Police say a tougher stance on speeding drivers at Queen's Birthday weekend has worked. The road toll for the holiday period just ended is one - the lowest for 54 years.
From late Friday afternoon to 6am on Tuesday, police ticketed any motorist caught driving at more than 4km/h over the speed limit. The usual tolerance is 10 km/h.
The National Road Policing Manager, Superintendent Paula Rose, says staff feedback indicates that not many speeding tickets were issued.
She says that's because motorists changed their behaviour and policed themselves - which is what police wanted to achieve.
Ms Rose also says the number of positive drink-drive tests was very low.
The last time only one person was killed on the roads at Queen's Birthday weekend was 1956. Ten people lost their lives on the roads over the same weekend last year, the highest in 13 years.
There were 332 non-fatal accidents over the weekend this year, compared to 374 last year.

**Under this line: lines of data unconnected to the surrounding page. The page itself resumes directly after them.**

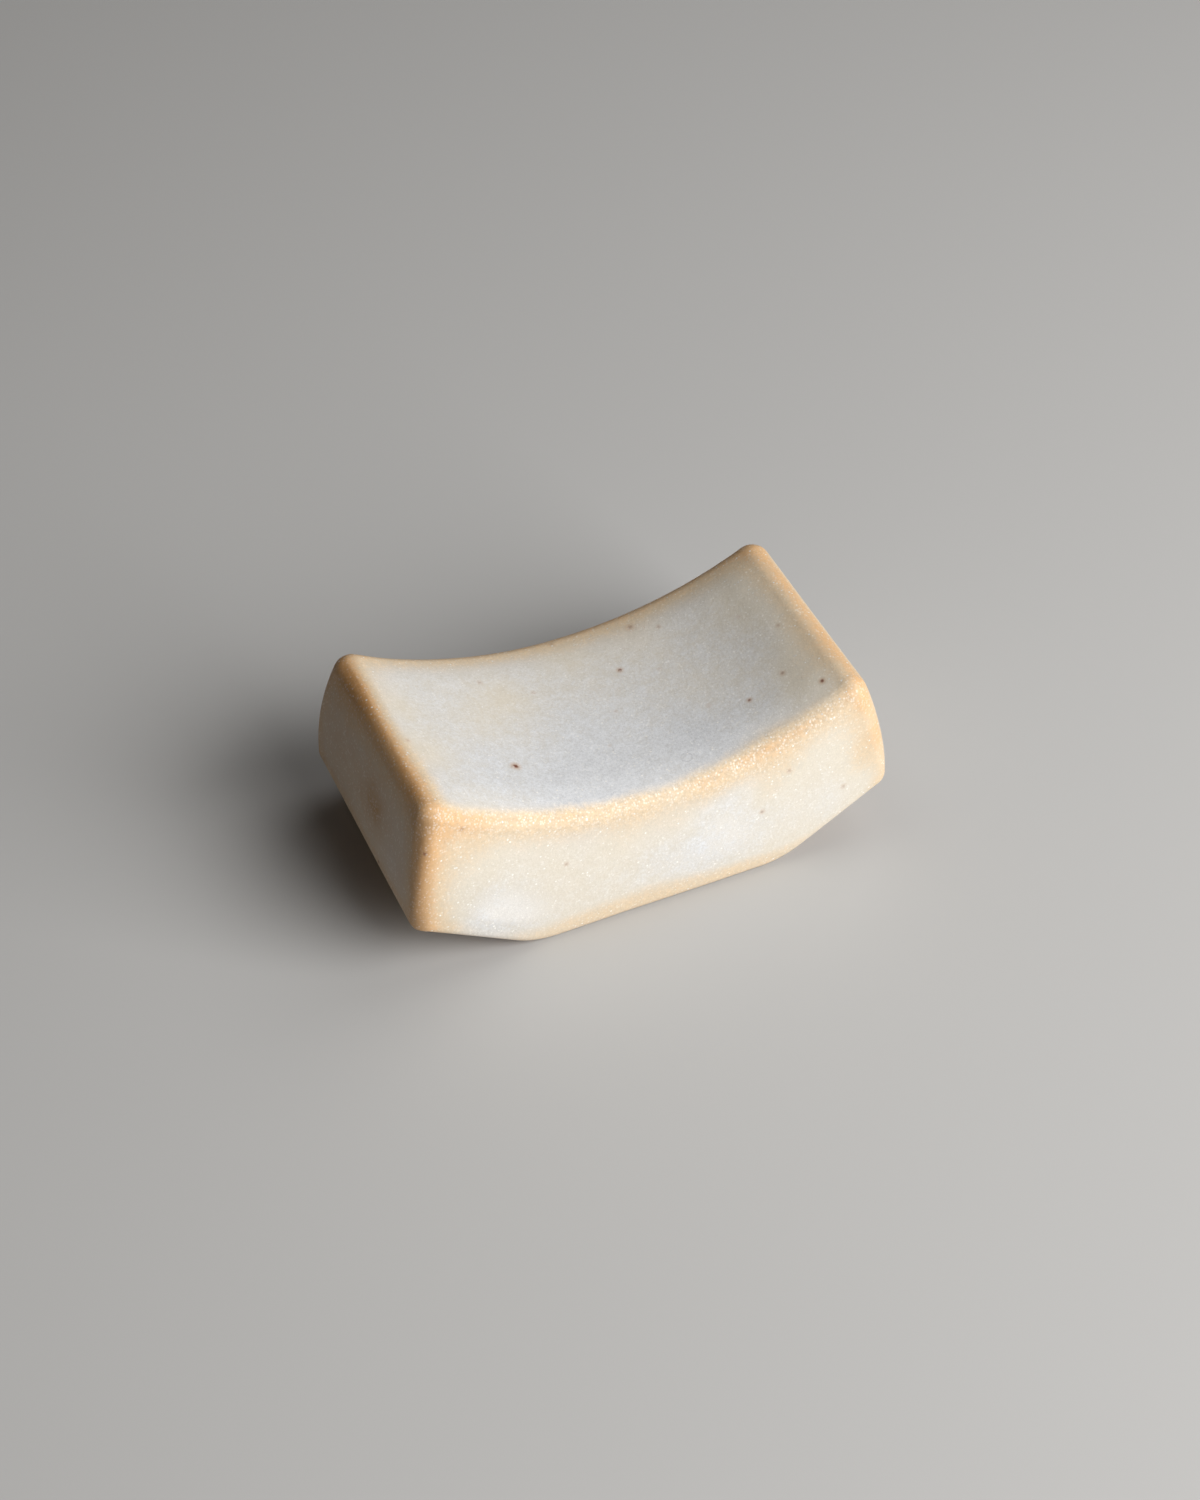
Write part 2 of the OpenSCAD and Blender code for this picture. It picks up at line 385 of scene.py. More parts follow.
def bell(distance, reach, power=2):
    """1 at no distance, dying away over the reach; a higher power makes a flatter top and steeper flanks."""
    return np.exp(-(distance / reach) ** power)


def waves(points, wavelength, seed, count=28):
    """Smooth random height of about -1 to 1: a sum of plane waves in random directions, 0.7 to 1.4 of the
    wavelength long, which is in millimetres."""
    rng = np.random.default_rng(seed)
    heading = rng.normal(size=(count, 3))
    heading /= np.linalg.norm(heading, axis=1, keepdims=True)
    rate = 2 * math.pi / (wavelength * MM * rng.uniform(0.7, 1.4, size=(count, 1)))
    phase = rng.uniform(0, 2 * math.pi, size=count)
    return np.sin(points @ (heading * rate).T + phase).sum(1) / math.sqrt(2 * count)


def made_object(name, points, quads, material, values=None):
    """A smooth mesh object at the origin from points and quads, with its point attributes."""
    mesh = bpy.data.meshes.new(name)
    mesh.from_pydata(points.tolist(), [], quads.tolist())
    mesh.shade_smooth()
    for key, data in (values or {}).items():
        kind, field = ("FLOAT", "value") if data.ndim == 1 else ("FLOAT_VECTOR", "vector")
        layer = mesh.attributes.new(key, kind, "POINT")
        layer.data.foreach_set(field, data.astype(np.float32).ravel())
    mesh.materials.append(material)
    mesh.update()
    piece = bpy.data.objects.new(name, mesh)
    bpy.context.scene.collection.objects.link(piece)
    return piece


class PhotoCamera:
    """The photograph's view: where a point of the object falls in the picture."""

    def __init__(self, studio):
        turn, lift, roll = studio.turn, studio.elevation, studio.roll
        right = np.array([math.cos(turn), -math.sin(turn), 0])
        level = np.array([math.sin(turn), math.cos(turn), 0])
        high = np.array([0, 0, 1])
        up = level * math.sin(lift) + high * math.cos(lift)
        self.forward = level * math.cos(lift) - high * math.sin(lift)
        self.right = right * math.cos(roll) - up * math.sin(roll)
        self.up = right * math.sin(roll) + up * math.cos(roll)
        aim = studio.aim_right * self.right + studio.aim_up * self.up
        self.place = -(aim + studio.distance * self.forward)
        self.focal = studio.focal_pixels

    def pixels(self, points):
        """Pixel of each point: its offset right and down over its depth, times the focal length."""
        seen = points - self.place
        depth = seen @ self.forward
        across = PHOTO_WIDTH / 2 + self.focal * (seen @ self.right) / depth
        down = PHOTO_HEIGHT / 2 - self.focal * (seen @ self.up) / depth
        return np.stack([across, down], -1)


class Outer:
    """The glaze's points as the photograph's camera sees them."""

    def __init__(self, points, normals, shown, camera):
        self.points = points
        self.normals = normals
        self.pixels = camera.pixels(points)
        sight = camera.place - points
        self.facing = (sight * normals).sum(1) / np.linalg.norm(sight, axis=1)
        self.seen = shown & (self.facing > 0)
        self.hidden = shown & (self.facing < HIDDEN_FACING)

    def at(self, pixel):
        """Point of the seen outer face that falls nearest to a pixel."""
        away = np.linalg.norm(self.pixels - pixel, axis=1)
        return self.points[np.where(self.seen, away, np.inf).argmin()]

    def patch(self, pixel, radius):
        """Bell curve of the distance from the point at a pixel, with its radius in millimetres."""
        return bell(np.linalg.norm(self.points - self.at(pixel), axis=1), radius * MM)


# The tables below give lengths in millimetres, and places in the picture as pixels across and down.

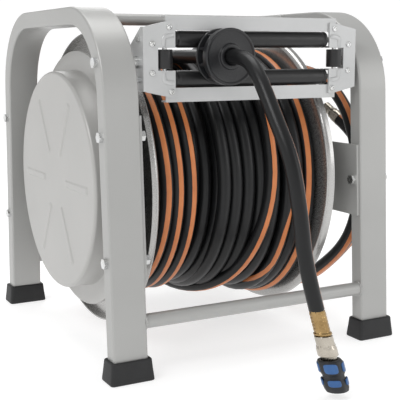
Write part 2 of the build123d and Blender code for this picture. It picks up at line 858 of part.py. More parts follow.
side_axle_half = side_window + tab_thickness + side_axle_overhang
with BuildPart() as side_roller_axles:
    with BuildSketch(Plane.XY.offset(guide_centre_z - side_axle_half)):
        with Locations((-side_roller_x, side_roller_y), (side_roller_x, side_roller_y)):
            Circle(side_axle_radius)
    extrude(amount=2 * side_axle_half)
finish(side_roller_axles, "side_roller_axles")

# ---------------------------------------------------------------- water swivel
port_direction = Vector(0, 1, 0)
port_centre = Vector(swivel_x + port_from_face, 0, axle_z)
port_plane = Plane(origin=port_centre, x_dir=(1, 0, 0), z_dir=port_direction)
seal_left = swivel_x + seal_offset
seal_right = seal_left + seal_width
with BuildPart() as swivel_body:
    turn(
        [
            (swivel_x, shaft_diameter / 2 + running_fit),
            (swivel_x, swivel_radius),
            (swivel_x + swivel_length, swivel_radius),
            (swivel_x + swivel_length, 0),
            (shaft_right + shaft_end_gap, 0),
            (shaft_right + shaft_end_gap, shaft_diameter / 2 + running_fit),
        ]
    )
    with BuildSketch(port_plane.offset(shaft_diameter / 2 + port_wall)):
        Circle(port_radius)
    extrude(amount=port_length - shaft_diameter / 2 - port_wall)
    with BuildSketch(port_plane.offset(shaft_diameter / 2)):
        Circle(port_bore)
    extrude(amount=port_length, mode=Mode.SUBTRACT)
    turn(
        [
            (seal_left, shaft_diameter / 2 - 1),
            (seal_left, seal_radius),
            (seal_right, seal_radius),
            (seal_right, shaft_diameter / 2 - 1),
        ],
        mode=Mode.SUBTRACT,
    )
finish(swivel_body, "swivel_body")

with BuildPart() as swivel_seal:
    turn(
        [
            (seal_left, shaft_diameter / 2 + running_fit),
            (seal_left, seal_radius),
            (seal_right, seal_radius),
            (seal_right, shaft_diameter / 2 + running_fit),
        ]
    )
finish(swivel_seal, "swivel_seal")


# ---------------------------------------------------------------- hoses
def along(origin, direction):
    """Plane through origin whose Y runs along direction, with its axis, to turn pieces on."""
    side_ways = direction.cross(Vector(0, 0, 1))
    if side_ways.length < 0.1:
        side_ways = Vector(1, 0, 0)
    side_ways = side_ways.normalized()
    normal = side_ways.cross(direction)
    return Plane(origin=origin, x_dir=side_ways, z_dir=normal), Axis(origin, direction)


def hose_route(name, points):
    """Straight runs joined by tangent arcs, each as large as its two runs allow."""
    places = [Vector(*p) for p in points]
    runs = [b - a for a, b in zip(places, places[1:])]
    radii = []
    for before, after in zip(runs, runs[1:]):
        half_turn = math.radians(before.get_angle(after)) / 2
        radii.append(0.45 * min(before.length, after.length) / math.tan(half_turn))
    print(name, "radii", [round(r) for r in radii])
    return radii


def report_tube(name, builder, length):
    """Print how the tube's volume compares with its section times its length."""
    expected = math.pi * (hose_diameter / 2) ** 2 * length
    print(name, "length", round(length), "volume ratio", round(builder.part.volume / expected, 4))


pack_left = drum_left + pack_side_gap
pack_right = drum_right - pack_side_gap
pack_groove_left = lead_x - groove_left_of_lead
pack_groove_right = lead_x + groove_right_of_lead
pack_groove_radius = lead_z - axle_z - hose_diameter / 2 - groove_gap
with BuildPart() as hose_pack:
    turn(
        [
            (pack_left, core_radius),
            (pack_left, pack_radius),
            (pack_groove_left, pack_radius),
            (pack_groove_left, pack_groove_radius),
            (pack_groove_right, pack_groove_radius),
            (pack_groove_right, pack_radius),
            (pack_right, pack_radius),
            (pack_right, core_radius),
        ]
    )
    with BuildSketch(Plane.YZ.offset(slack_left)):
        with Locations((0, axle_z - slack_sag)):
            Circle(slack_radius)
        with Locations((0, axle_z)):
            Circle(core_radius, mode=Mode.SUBTRACT)
    extrude(amount=pack_right - slack_left)
finish(hose_pack, "hose_pack")

with BuildPart() as lead_hose:
    with BuildSketch(Plane.XZ):
        with Locations((lead_x, lead_z)):
            Circle(hose_diameter / 2)
    extrude(amount=-stopper_joint)
finish(lead_hose, "lead_hose")

hanging_points = [
    (lead_x, stopper_joint, lead_z),
    (lead_x, -288, lead_z),
    (-58, -322, 408),
    (-56.5, -360, 354),
    (-51, -389, 306),
    (-46, -401, 241),
    (-39, -403.5, 175.5),
    (-24, -408.3, 117.4),
]
supply_points = [
    (199, 44, 246),
    (199, 96, 246),
    (199, 143.6, 218.5),
    (199, 171, 171),
    (199, 171.2, 116),
    (199.5, 143.6, 68),
    (200, 96, 41),
    (200, 38, 40),
    (200.5, -40, 46),
    (201, -108, 86),
    (203, -167, 134),
    (205.5, -193, 190),
    (206, -193, 248),
    (205.5, -182, 304),
    (205.5, -151, 361),
    (206, -78, 403),
    (208, 20, 410),
    (211, 108, 362),
    (215, 162, 280),
    (220, 168, 185),
    (222, 124, 100),
    (223, 52, 50),
    (225, -28, 44),
    (227, -105, 98),
    (228, -178, 168),
    (228, -194, 218),
    (228, -184, 268),
    (228, -152, 308),
    (228, -112, 328),
]


def hose_tube(builder_name, points):
    """Solid hose along a route."""
    radii = hose_route(builder_name, points)
    with BuildPart(mode=Mode.PRIVATE) as tube:
        with BuildLine() as path:
            FilletPolyline(*points, radius=radii)
        start = path.wires()[0]
        with BuildSketch(Plane(origin=start @ 0, z_dir=start % 0)):
            Circle(hose_diameter / 2)
        sweep(path=start)
    report_tube(builder_name, tube, start.length)
    return tube.part


for tube_name, tube_points in (("hanging_hose", hanging_points), ("supply_hose", supply_points)):
    with BuildPart() as tube:
        add(hose_tube(tube_name, tube_points))
    finish(tube, tube_name)

# Two-part stopper clamped on the hose, resting against the rollers
stopper_plane, stopper_axis = along(Vector(lead_x, 0, lead_z), Vector(0, -1, 0))
grip = hose_diameter / 2
with BuildPart() as stopper_rear:
    turn(
        [
            (grip, -stopper_back),
            (stopper_radius, -stopper_back),
            (stopper_radius, -rear_disc),
            (stopper_hub_radius, -rear_disc),
            (stopper_hub_radius, -stopper_joint),
            (grip, -stopper_joint),
        ],
        stopper_plane,
        stopper_axis,
    )
finish(stopper_rear, "stopper_rear")

with BuildPart() as stopper_front:
    turn(
        [
            (grip, -stopper_joint),
            (stopper_hub_radius, -stopper_joint),
            (stopper_hub_radius, -front_disc),
            (stopper_radius, -front_disc),
            (stopper_radius, -stopper_front_y - stopper_bevel),
            (stopper_radius - stopper_bevel, -stopper_front_y),
            (collar_radius + collar_groove, -stopper_front_y),
            (collar_radius + collar_groove, -stopper_front_y - collar_groove),
            (collar_radius, -stopper_front_y - collar_groove),
            (collar_radius, -stopper_front_y + collar_length),
            (grip, -stopper_front_y + collar_length),
        ],
        stopper_plane,
        stopper_axis,
    )
finish(stopper_front, "stopper_front")

# Ferrule and quick coupling on the end of the hanging hose
hose_end = Vector(*hanging_points[-1])
end_direction = (hose_end - Vector(*hanging_points[-2])).normalized()
coupling_plane, coupling_axis = along(hose_end, end_direction)
body_start = ferrule_length
sleeve_start = body_start + coupling_body_length
coupling_end = sleeve_start + sleeve_length
ferrule_radius = grip + crimp_grip
rim_radius = ferrule_radius + 2 * ferrule_swell
with BuildPart() as ferrule:
    turn(
        [
            (0, 0),
            (ferrule_radius, 0),
            (ferrule_radius + ferrule_swell, ferrule_length - ferrule_rim),
            (rim_radius, ferrule_length - ferrule_rim),
            (rim_radius, ferrule_length),
            (0, ferrule_length),
        ],
        coupling_plane,
        coupling_axis,
    )
finish(ferrule, "hose_ferrule")

collar_end = sleeve_start - sleeve_travel - sleeve_clearance
core_end = coupling_end - nose_bevel
bore_start = core_end - coupling_bore_depth + nose_bevel
with BuildPart() as coupling_body:
    turn(
        [
            (0, body_start),
            (coupling_radius, body_start),
            (coupling_radius, body_start + coupling_collar_start - sleeve_travel),
            (coupling_collar_radius, body_start + coupling_collar_start),
            (coupling_collar_radius, collar_end),
            (coupling_core_radius, collar_end),
            (coupling_core_radius, core_end),
            (coupling_bore, core_end),
            (coupling_bore, bore_start),
            (0, bore_start),
        ],
        coupling_plane,
        coupling_axis,
    )
finish(coupling_body, "coupling_body")

seal_start = sleeve_start + coupling_seal_offset
with BuildPart() as coupling_seal:
    turn(
        [
            (coupling_seal_radius, seal_start),
            (coupling_bore, seal_start),
            (coupling_bore, seal_start + coupling_seal_width),
            (coupling_seal_radius, seal_start + coupling_seal_width),
        ],
        coupling_plane,
        coupling_axis,
    )
finish(coupling_seal, "coupling_seal")

sleeve_bore = coupling_core_radius + running_fit
with BuildPart() as coupling_sleeve:
    turn(
        [
            (sleeve_bore, sleeve_start),
            (lobe_radius - lobe_bevel, sleeve_start),
            (lobe_radius, sleeve_start + rear_lobe[0]),
            (lobe_radius, sleeve_start + rear_lobe[1]),
            (waist_radius, sleeve_start + waist[0]),
            (waist_radius, sleeve_start + waist[1]),
            (lobe_radius, sleeve_start + front_lobe[0]),
            (lobe_radius, sleeve_start + front_lobe[1]),
            (lobe_radius - nose_bevel, coupling_end),
            (sleeve_bore, coupling_end),
        ],
        coupling_plane,
        coupling_axis,
    )
finish(coupling_sleeve, "coupling_sleeve")

# Fittings of the supply hose
supply_start = Vector(*supply_points[0])
start_plane, start_axis = along(supply_start, -port_direction)
tail_radius = grip + tail_grip
with BuildPart() as supply_tail:
    turn(
        [(0, 0), (tail_radius, 0), (tail_radius, tail_length), (0, tail_length)],
        start_plane,
        start_axis,
    )
finish(supply_tail, "supply_tail")

supply_end = Vector(*supply_points[-1])
supply_direction = (supply_end - Vector(*supply_points[-2])).normalized()
fitting_plane, fitting_axis = along(supply_end, supply_direction)
with BuildPart() as supply_fitting:
    turn(
        [
            (0, 0),
            (grip + fitting_grip, 0),
            (grip + fitting_grip, fitting_sleeve),
            (fitting_neck_radius, fitting_barb[0]),
            (fitting_neck_radius, fitting_barb[1]),
            (fitting_barb_radius, fitting_barb[2]),
            (fitting_neck_radius, fitting_barb[3]),
            (fitting_neck_radius, fitting_length),
            (fitting_bore, fitting_length),
            (fitting_bore, fitting_length - fitting_bore_depth),
            (0, fitting_length - fitting_bore_depth),
        ],
        fitting_plane,
        fitting_axis,
    )
finish(supply_fitting, "supply_fitting")
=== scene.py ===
import json
import math
import random

import bmesh
import bpy
from mathutils import Matrix, Vector


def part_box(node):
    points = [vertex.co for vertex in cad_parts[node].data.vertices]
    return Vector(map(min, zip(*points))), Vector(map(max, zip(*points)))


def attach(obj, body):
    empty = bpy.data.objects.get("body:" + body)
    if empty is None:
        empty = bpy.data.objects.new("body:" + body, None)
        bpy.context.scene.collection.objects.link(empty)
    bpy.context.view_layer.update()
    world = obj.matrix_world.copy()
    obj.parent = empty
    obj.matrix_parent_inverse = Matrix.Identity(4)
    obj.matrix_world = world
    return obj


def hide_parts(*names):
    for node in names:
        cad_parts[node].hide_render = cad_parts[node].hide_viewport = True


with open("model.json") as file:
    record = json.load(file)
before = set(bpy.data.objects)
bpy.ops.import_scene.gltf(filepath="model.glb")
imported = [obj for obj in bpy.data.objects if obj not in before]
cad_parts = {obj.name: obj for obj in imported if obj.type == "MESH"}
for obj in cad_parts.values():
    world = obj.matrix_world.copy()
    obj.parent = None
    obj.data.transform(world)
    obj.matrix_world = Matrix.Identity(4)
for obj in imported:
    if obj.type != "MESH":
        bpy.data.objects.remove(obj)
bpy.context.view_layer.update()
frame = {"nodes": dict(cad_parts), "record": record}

MM = 0.001
random.seed(11)

# ---------------------------------------------------------------- sizes shared with the CAD model, mm
AXLE_Z = 246.0
INNER_X = 180.0
HOSE_RADIUS = 10.0
LEAD_X = -57.0
LEAD_Z = 431.0
SLOT_Z = 428.0
STOPPER_MIDDLE = 228.75
BAR_Y = 228.9
BAR_Z = 78
BAR_RADIUS = 10
TOP_BAR_Z = 487.5
TOP_BAR_RADIUS = 9
TUBE_HALF_DEPTH = 25.3
TUBE_HALF_WIDTH = 12.8


# ---------------------------------------------------------------- camera, light and floor
def look_from(place, back, roll, lens):
    """Camera at place whose back points along back."""
    back = Vector(back).normalized()
    right = Vector((0, 0, 1)).cross(back).normalized()
    up = back.cross(right)
    turn = Matrix.Rotation(roll, 3, back)
    right, up = turn @ right, turn @ up
    data = bpy.data.cameras.new("camera")
    data.lens = lens
    data.sensor_width = 36
    camera = bpy.data.objects.new("camera", data)
    camera.matrix_world = Matrix(
        (
            (right.x, up.x, back.x, place[0]),
            (right.y, up.y, back.y, place[1]),
            (right.z, up.z, back.z, place[2]),
            (0, 0, 0, 1),
        )
    )
    bpy.context.collection.objects.link(camera)
    bpy.context.scene.camera = camera


AZIMUTH = math.radians(-28.0488)
ELEVATION = math.radians(9.2007)
ROLL = math.radians(-0.206)
LENS = 81.27
CAMERA_PLACE = (-0.667451, -1.305790, 0.435067)
look_from(
    CAMERA_PLACE,
    (
        math.sin(AZIMUTH) * math.cos(ELEVATION),
        -math.cos(AZIMUTH) * math.cos(ELEVATION),
        math.sin(ELEVATION),
    ),
    ROLL,
    LENS,
)


def area_light(name, place, target, size, power, tint=(1, 1, 1)):
    """Soft square light aimed at target."""
    data = bpy.data.lights.new(name, "AREA")
    data.shape = "RECTANGLE"
    data.size, data.size_y = size
    data.energy = power
    data.color = tint
    lamp = bpy.data.objects.new(name, data)
    lamp.location = place
    lamp.rotation_euler = (Vector(target) - Vector(place)).to_track_quat("-Z", "Y").to_euler()
    bpy.context.collection.objects.link(lamp)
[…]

Poor concentration seen as main factor
The Automobile Association says while the long-weekend road toll of one is a good result, the police need to carry out more crackdowns on dangerous drivers.
The AA's general manager motoring affairs, Mike Noon, says that according to its crash analysis system it isn't speed but poor concentration by drivers that is the main factor in accidents.
Mr Noon says a strong police presence on the roads, combined with people staying at home because of bad weather, contributed to the low toll.